Now you may ask: Why not?
That’s actually a much easier answer and as usual it divides into several different answers:
-
There is no business there – Oracle released a Java based solution for iOS backend for the ADF team. This is a tool that’s only useful if you buy a server license (minimum 20k USD), so there is a clear business here.
Java is generally an odd duck in Oracle’s tools, they just don’t build stuff that doesn’t make business sense (like Java itself). -
This is a consumer product – Oracle is an enterprise company. Yes they are trying to break some of that mold but old habits die hard, they don’t really understand the business and they don’t really know how to build consumer products.
Sun also sucked with user facing projects so really this isn’t very different (and keep in mind, that Sun never made a Java for iPhone release either despite Apple removing the restrictions WELL before the acquisition). -
It will suck – the problem here is Apple. Apple disallows JIT’s in its license (self modifying code), mostly for security reasons but probably also to block things like this. That is why you can’t ship a custom built webkit with your application (no V8 JavaScript engine for Chrome on iOS which is why it sucks on iOS).
We get around it by translating the Java bytecode to C and compiling it, this gives us native (or better) performance.
I don’t know about Oracle here, but this sort of architecture would never fly at Sun. Java is a virtual machine with a JIT, that is a religion within Sun and I assume the same is true for the Sun engineers who stayed at Oracle. -
It will suck worse – not only will it be slow because of the VM, it will be slow because of JavaFX (here we can actually help if Oracle chooses to do option 3 well).
Adobe with its amazing skills in vector graphics programming is finding it remarkably hard to build a high performance vector graphics rendering engine in iOS. They complain that Apple doesn’t expose the internal GPU behavior.
Frankly, I understand Apple here. Documenting the GPU on the level Adobe needs is REALLY hard. Supporting this against potential driver issues and attacks isn’t simple, that’s why they have Core Animation.
Java FX can’t use Core Animation (just like Adobe can’t) and will run into the exact same problems Adobe hit. I have a great deal of respect for the engineers on the Java FX team, they are pretty clever. But that’s not good enough.
We don’t run into those pitfalls since we are pretty used to device limitations, we pre-render everything important as raster images (which is what most mobile developers do anyway). This might not have the same “cool” graphics geek sheik, but it actually provides amazing looks because prerendering often looks better. Sure there are compromises about what you can do, but you will find pre-rendered graphics in most of the leading iOS apps despite the availability of vector graphics. Its easier, faster and flexible enough.
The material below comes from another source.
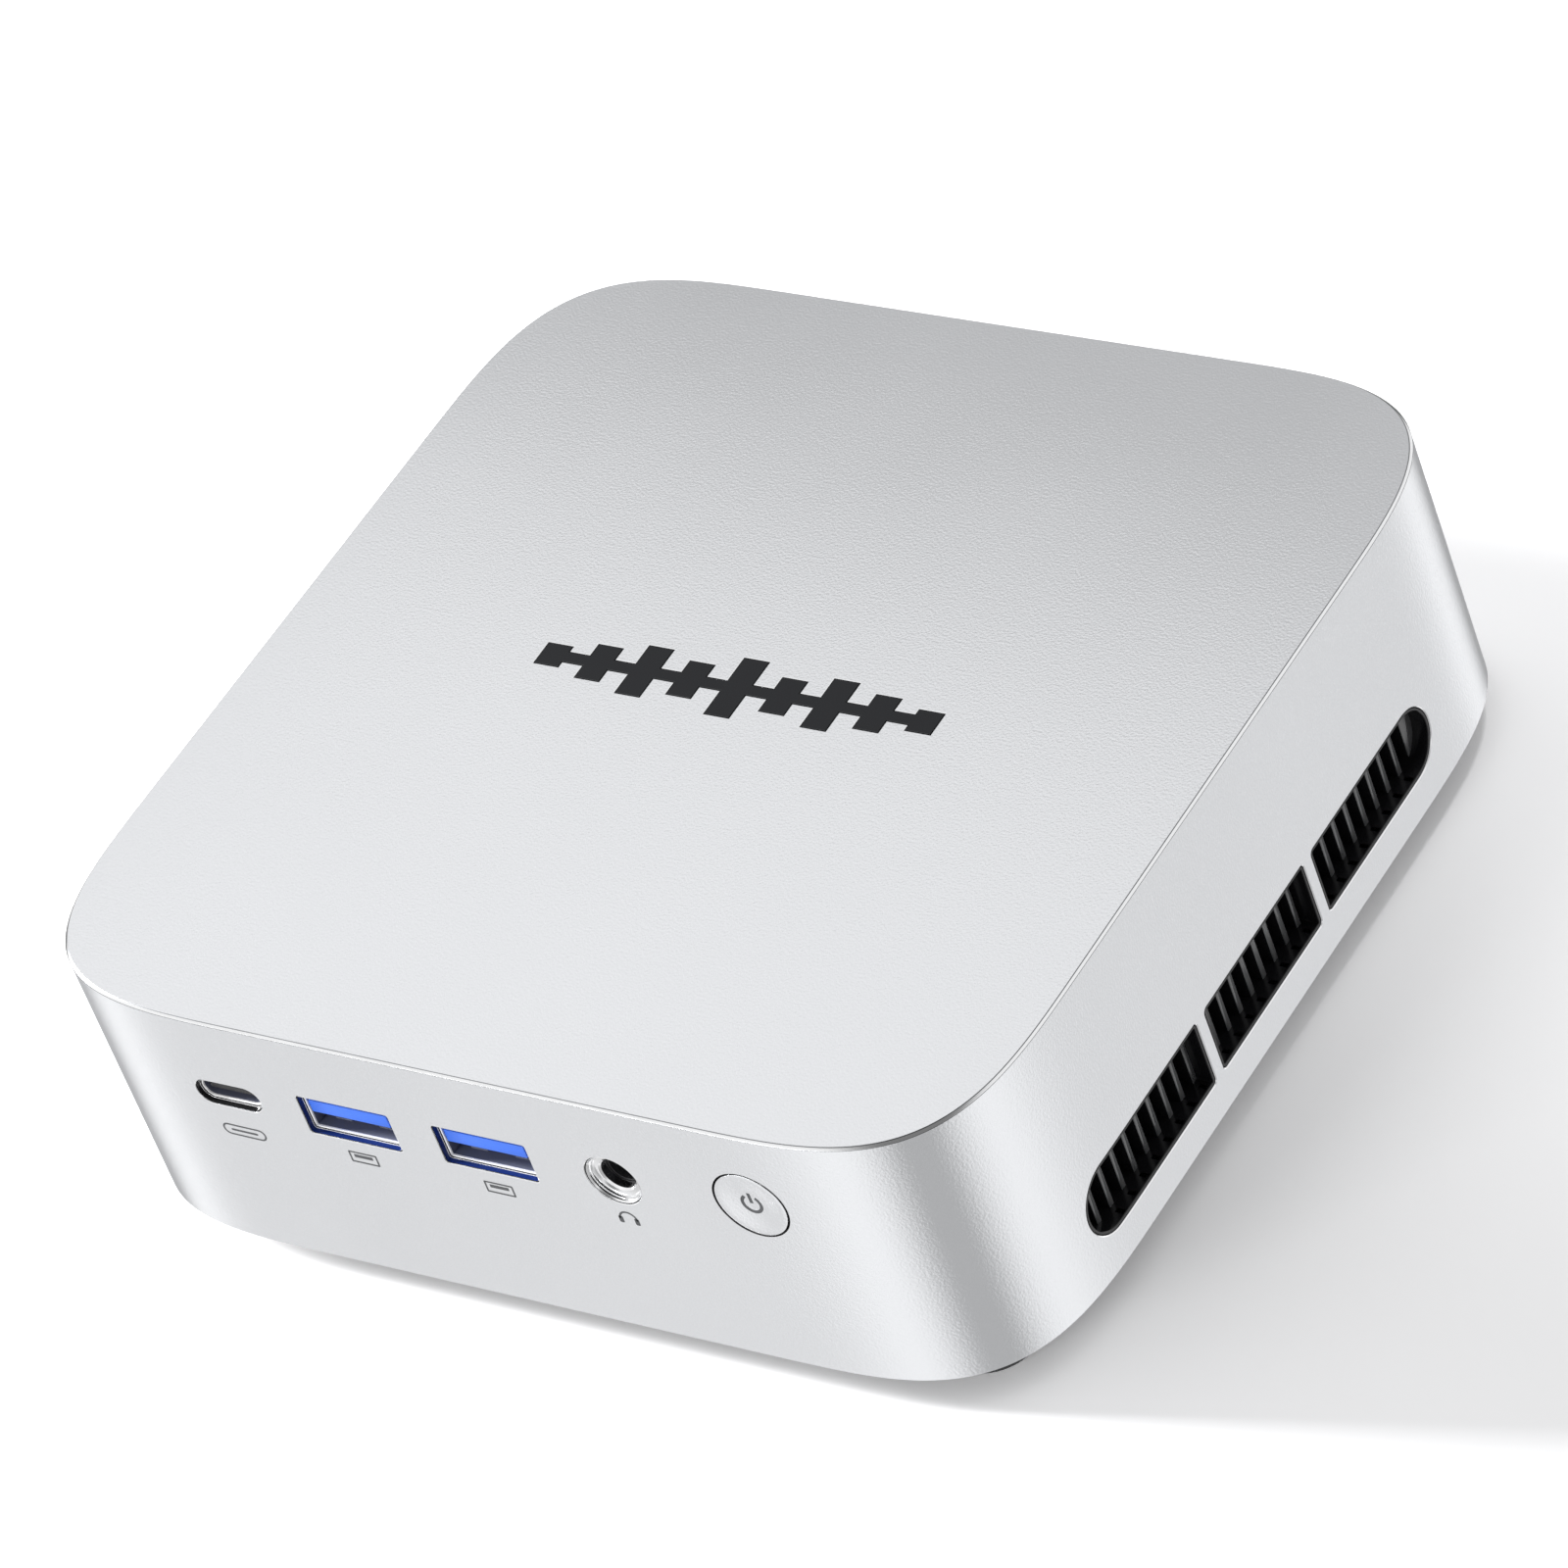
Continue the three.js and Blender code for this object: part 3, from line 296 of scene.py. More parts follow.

So if you are looking for JavaFX on iOS, Android or Windows Phone then sorry. Just won’t happen.
We are trying to help, but Java FX is a dead end technology as illustrated by the famous graph at the top of this article. Everyone will be on mobile which will exceed everything WinTel ever was and FX isn’t well suited for today’s mobile devices. It probably can’t be fixed either since it relies on a Scene-Graph approach which just isn’t very portable to device specific Scene-Graphs. It would be possible to implement it over OpenGL ES but that has many issues.
Notice: This post was automatically converted using a script from an older blogging system. Some elements might not have come out as intended…. If that is the case please let us know via the comments section below.
4 Comments
I’ve always liked Swing, but JavaFX seemed to me an answer to a question nobody asked – I don’t think the world really needed another graphics scripting language. Sun didn’t do themselves any favours either by appearing to favour JavaFX over Swing for a while.
As you say, now it’s pretty much moot.
I guess you were proven wrong in less that one month: [http://fxexperience.com/201…](http://fxexperience.com/2013/02/february-open-source-update/)
Cool. I don’t mind being wrong.
This isn’t a binary solution/product which is the main thing covered by this article. To be frank I didn’t think Oracle would ever do even something such as an Open Source code dump so that is surprising.
Now every one knows why. They were waiting to sue Android. Either they will get a continuous revenue or a one time big fine.